近年の電力供給のひっ迫を受けて、太陽光発電など屋上を有効利用する手段に注目が集まっています。いうまでもなくこれは電気を作る「創エネ」ということになりますが、もうひとつ屋上の有効利用手段として、屋上緑化があります。この屋上緑化は、電力の消費を抑えるということで、「省エネ」の手段であると言えます。

 

屋上緑化とは、屋上の空いたスペースを利用し、軽量土壌などを敷設し、芝生やセダム(※1)などを栽培することで緑地面積を増やそうとするもので、景観上の癒しやなごみの空間としてのメリットはもちろん、断熱による高い省エネ効果が期待できます。

 

真夏の屋上温度を測定した研究では、緑化していない屋上の表面温度が60度にも上昇するのに対し、緑化した屋上の表面温度は30度程度までしか上がらないとの結果が出ています。
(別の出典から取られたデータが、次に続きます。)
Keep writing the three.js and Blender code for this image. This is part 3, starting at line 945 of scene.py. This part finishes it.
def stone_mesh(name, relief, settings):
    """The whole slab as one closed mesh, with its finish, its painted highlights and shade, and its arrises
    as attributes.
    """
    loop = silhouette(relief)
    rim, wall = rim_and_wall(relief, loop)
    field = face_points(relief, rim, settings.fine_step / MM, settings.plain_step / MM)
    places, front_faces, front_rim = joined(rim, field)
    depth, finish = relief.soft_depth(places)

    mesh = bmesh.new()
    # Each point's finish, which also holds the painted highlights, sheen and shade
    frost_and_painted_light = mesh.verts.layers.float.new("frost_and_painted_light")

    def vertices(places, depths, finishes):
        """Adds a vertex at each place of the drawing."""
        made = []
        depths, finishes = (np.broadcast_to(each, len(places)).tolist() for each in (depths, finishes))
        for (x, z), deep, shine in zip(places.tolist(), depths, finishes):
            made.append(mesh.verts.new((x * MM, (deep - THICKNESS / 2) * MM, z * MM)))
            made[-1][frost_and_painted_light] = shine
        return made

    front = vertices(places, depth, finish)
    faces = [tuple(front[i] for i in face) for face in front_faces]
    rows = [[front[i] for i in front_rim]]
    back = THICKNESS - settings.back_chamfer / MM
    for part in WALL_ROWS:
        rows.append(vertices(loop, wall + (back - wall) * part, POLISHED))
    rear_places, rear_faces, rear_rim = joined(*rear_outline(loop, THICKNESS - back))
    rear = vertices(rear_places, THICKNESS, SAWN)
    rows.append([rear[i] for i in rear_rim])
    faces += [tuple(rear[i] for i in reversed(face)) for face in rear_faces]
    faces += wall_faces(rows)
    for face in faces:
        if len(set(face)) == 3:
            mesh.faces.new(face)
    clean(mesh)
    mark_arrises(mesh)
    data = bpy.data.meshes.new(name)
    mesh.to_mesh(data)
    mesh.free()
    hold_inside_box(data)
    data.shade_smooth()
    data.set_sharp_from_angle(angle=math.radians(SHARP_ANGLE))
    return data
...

この高い断熱効果により、施設の空調負荷が下がり、省エネにつながります。

 

環境問題を専門とするジャーナリストである船瀬俊介氏によると、「東京都23区のビル群の屋根の半分を緑化しただけで約100億円、壁面緑化も加わると約120億円の冷暖房費の節約になるとされている。仮に日本全国の都市、建築を緑化すると、夏でも、5度室温を下げることができる。これは、原子力発電所25基に相当する省エネである。」としています。

 

また、屋上緑化には、施設の延命効果も期待できます。多くの方が、屋上緑化により、施設が痛み劣化が進行しやすいと誤解しているかもしれません。しかし、緑に覆われることにより、紫外線による劣化を防ぐとともに、躯体の温度差を少なくすることにより熱膨張収縮を緩和し、亀裂の発生を減少させ、酸性雨の侵入を食い止めたりすることができるのです。

 

さらに、屋上緑化は、その施設の快適な屋上空間の創造、省エネ、延命効果などだけでなく、都市問題であるヒートアイランド現象の緩和という効果をももたらします。

 

このように大きな効果が期待できる屋上緑化を推進するために、自治体によっては、一定の面積以上の緑化をした場合に助成金を支給するところも出てきています。また、2004年には「都市緑地保全法」が改正され、建築の規模によっては一定割合の緑化を義務づける内容が盛り込まれました。

 

東日本大震災以降、電力供給不足を背景に、屋上の有効利用は、固定価格買取制度の対象である太陽光発電一辺倒になっていますが、多大な効果をもたらす屋上緑化が、環境負荷低減のためのソリューションのひとつとして大いに議論されてもいいのではないでしょうか。(P.Sちか)

 

※1 ベンケイソウ科に属する、乾燥、高温、低温、塩害、アルカリなどに強い多肉植物。